26 kwietnia 1943 roku wraz z Edwardem Ciesielskim i Janem Redzejem Witold Pilecki ucieka z obozu. Kilka miesięcy spędza w oddziale AK w okolicach Nowego Wiśnicza, gdzie pisze pierwszy obszerny Raport z KL Auschwitz. Przedostaje się do Warszawy, pracuje w Kedywie. Wiosną 1944 roku na rozkaz gen. Fieldorfa współorganizuje mocno zakonspirowaną „NIE”, strukturę, która ma działać na wypadek spodziewanej okupacji sowieckiej. Po raz pierwszy nie podporządkowuje się rozkazom przełożonych i walczy w Powstaniu Warszawskim – najpierw jako zwykły strzelec w kompanii „Warszawianka”, później dowodzi jednym z oddziałów zgrupowania Chrobry II, w tzw. Reducie Witolda. Jako jeniec trafia do obozu w Lamsdorf, skąd przeniesiono go do Murnau.

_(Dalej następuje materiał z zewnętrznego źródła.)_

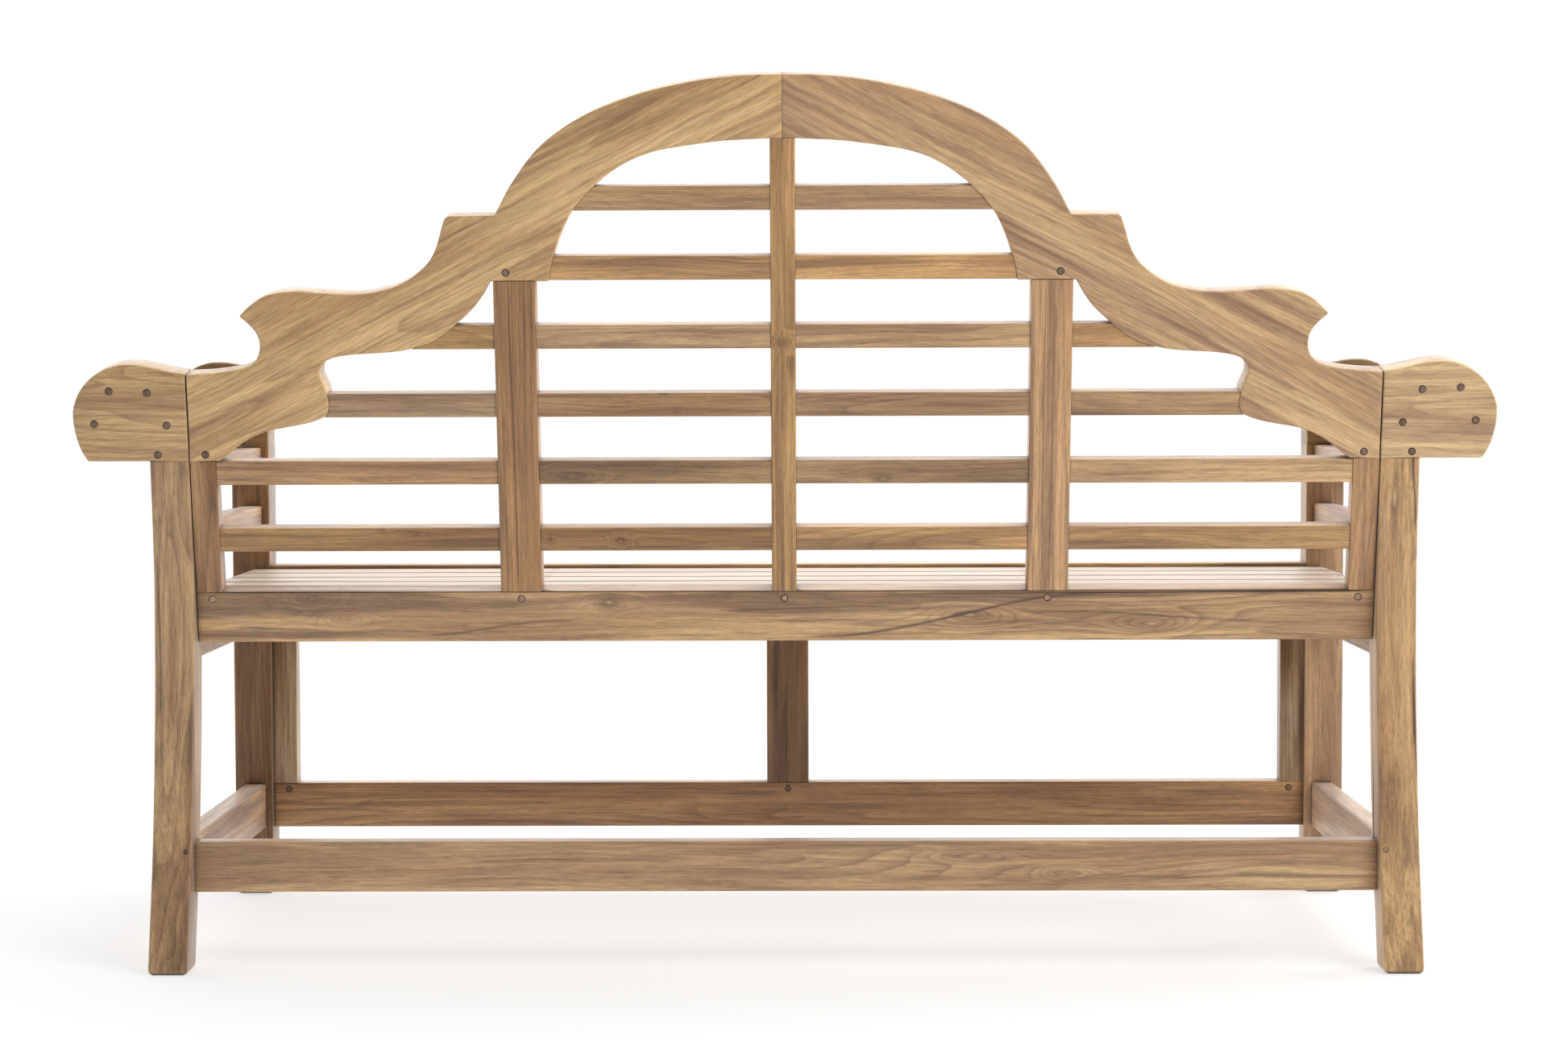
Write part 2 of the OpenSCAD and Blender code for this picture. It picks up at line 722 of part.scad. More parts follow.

Po wyzwoleniu wstępuje do II Korpusu Polskiego we Włoszech. Na rozkaz gen. Andersa wraca do Polski, aby zbierać informacje o żołnierzach Armii Krajowej i II Korpusu więzionych przez NKWD i zsyłanych na Syberię oraz o sytuacji w kraju. 8 maja 1947 r. zostaje aresztowany i po wielomiesięcznym, brutalnym śledztwie, w sfingowanym procesie skazany na karę śmierci. Prezydent Bierut nie skorzystał z prawa łaski. 25 maja 1948 roku wyrok w warszawskim więzieniu przy ul. Rakowieckiej wykonał „Kat z Mokotowa” Piotr Śmietański. Do dziś nie ma pewności, gdzie rotmistrz Pilecki został pochowany.

mo...........et

2013-05-25, 12:41
Jak taki temat mnie cieszy i uważam że warto przypominać takie postaci, tak filmik tu zamieszczony mnie totalnie rozbroił. Nienawidzę bazgrania po murach, cokolwiek miałoby to nie być. Przecież nie jest patriotyzmem to że walnie się na ścianie podobiznę Pileckiego, litości. Co do samego Pileckiego, piękny to przykład czynnego konsekwentnego działania i wierności własnym ideałom. Gość nigdy się nie zawahał, nie zwątpił w to co robił. Szacunek dla Rotmistrza.

Skrzat

2013-05-25, 14:06
Zauważ, że to nie są napisy w stylu Edzia kocha Marcina, tylko ładna postać namalowana od starannie przygotowanego szablonu na ścianach, które i tak są już oszpecone.

mo...........et

2013-05-25, 15:33
To że są oszpecone nie znaczy że mam je szpecić jeszcze bardziej. Tak jak pisałem każda forma bazgrania po budynkach, murach mnie wkurza. Można rozwiesić plakaty, po jakimś czasie zerwiesz i po problemie. A jak zacznie się bazgrać po budynkach to potem ktoś inny w drodze odwetu zamaluje jakże pięknie dzieło i zostawi nowe, równie ch*jowe. Dobra zjeżdżamy z tematu.

abdul

2013-07-31, 22:43
pilecki byl szpiclem jakich malo, zwlaszcza w szeregach "zolnierzy wykletych" :-?